52 T.C. 560 (1969), 802-67, Early v. Commissioner of Internal Revenue
|Citation:||52 T.C. 560|
|Opinion Judge:||DAWSON, Judge:|
|Party Name:||ALLEN M. EARLY AND JEANNETTE B. EARLY, PETITIONERS v. COMMISSIONER OF INTERNAL REVENUE, RESPONDENT|
|Attorney:||Leland E. Fiske, for the petitioner. Roy E. Graham, for the respondent.|
|Judge Panel:||WITHEY, J., dissenting: SCOTT, J., dissenting: DRENNEN, RAU, ATKINS, AND TANNENWALD, JJ. agree with this dissent. TANNENWALD, J., dissenting: RAUM, J., agrees with this dissent.|
|Case Date:||June 26, 1969|
|Court:||United States Tax Court|
Petitioners acquired a joint life interest in a percentage of the income from an estate trust in exchange for their transfer to the trust of certain shares of stock transferred to them by decedent outside her probate estate. Held, the amortized cost of acquiring the life estate is deductible under sec. 167(a)(2), I.R.C. 1954. Held, further, that portion of the amortized cost allocable to tax-exempt interest income is not disallowed as a deduction by sec. 265, I.R.C. 1954.
Respondent determined deficiencies in petitioners' Federal income tax of $8,533.62 for 1964 and $7,669.87 for 1965. Petitioners have alleged in their petition overpayments of $2,285.16 for 1964 and $3,334.17 for 1965.

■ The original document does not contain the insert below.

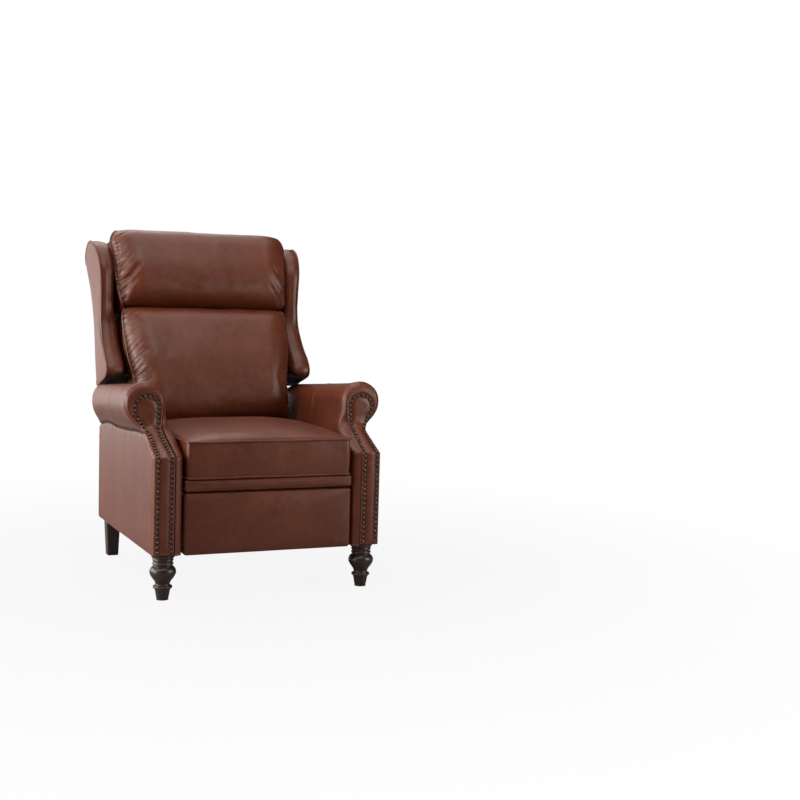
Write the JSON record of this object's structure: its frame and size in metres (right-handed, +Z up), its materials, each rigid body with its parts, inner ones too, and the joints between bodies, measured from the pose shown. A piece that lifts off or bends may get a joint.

The principal question is whether petitioners have an amortizable cost basis in a joint life interest in a percentage of the income from an estate trust acquired in exchange for their transfer to the trust of certain shares of stock transferred to them by decedent outside her probate estate. If we answer the question affirmatively, we must further decide whether the amortized cost is allowable as a deduction to the extent allocable to tax-exempt interest income.
FINDINGS OF FACT
Some of the facts have been stipulated and are found accordingly.
Allen M. Early (herein called petitioner) and Jeannette B. Early (herein called Jeannette) are husband and wife, who resided in Dallas,
Tex., at the time they filed their petition herein. Their joint Federal income tax returns for the years 1964 and 1965 were filed with the district director of internal revenue at Dallas, Tex.
Petitioner has been a practicing certified public accountant for many years. In 1949 he was employed by the Creslenn Oil Co. as office manager and accountant for its Dallas Office. The Creslenn Oil Co. operated certain oil properties jointly with Sam N. Van Wert, a friend of the president of the company, and provided him office space and bookkeeping services for a monthly charge. As accountant for the Creslenn Oil Co., petitioner maintained the books and records of Sam N. Van Wert.
In 1954 Sam N. Van Wert died, leaving most of his estate, which consisted of oil properties and a substantial number of stocks and bonds, to his widow, Rose S. Van Wert (herein called Rose). The Creslenn Oil Co., through petitioner, continued to keep the books and records for Rose, charging her monthly for the service. Her stock certificates, deeds, and bonds, as well as her books and records, were in petitioner's possession.
The petitioners and the Van Werts were friends from the time petitioner became employed with the Creslenn Oil Co.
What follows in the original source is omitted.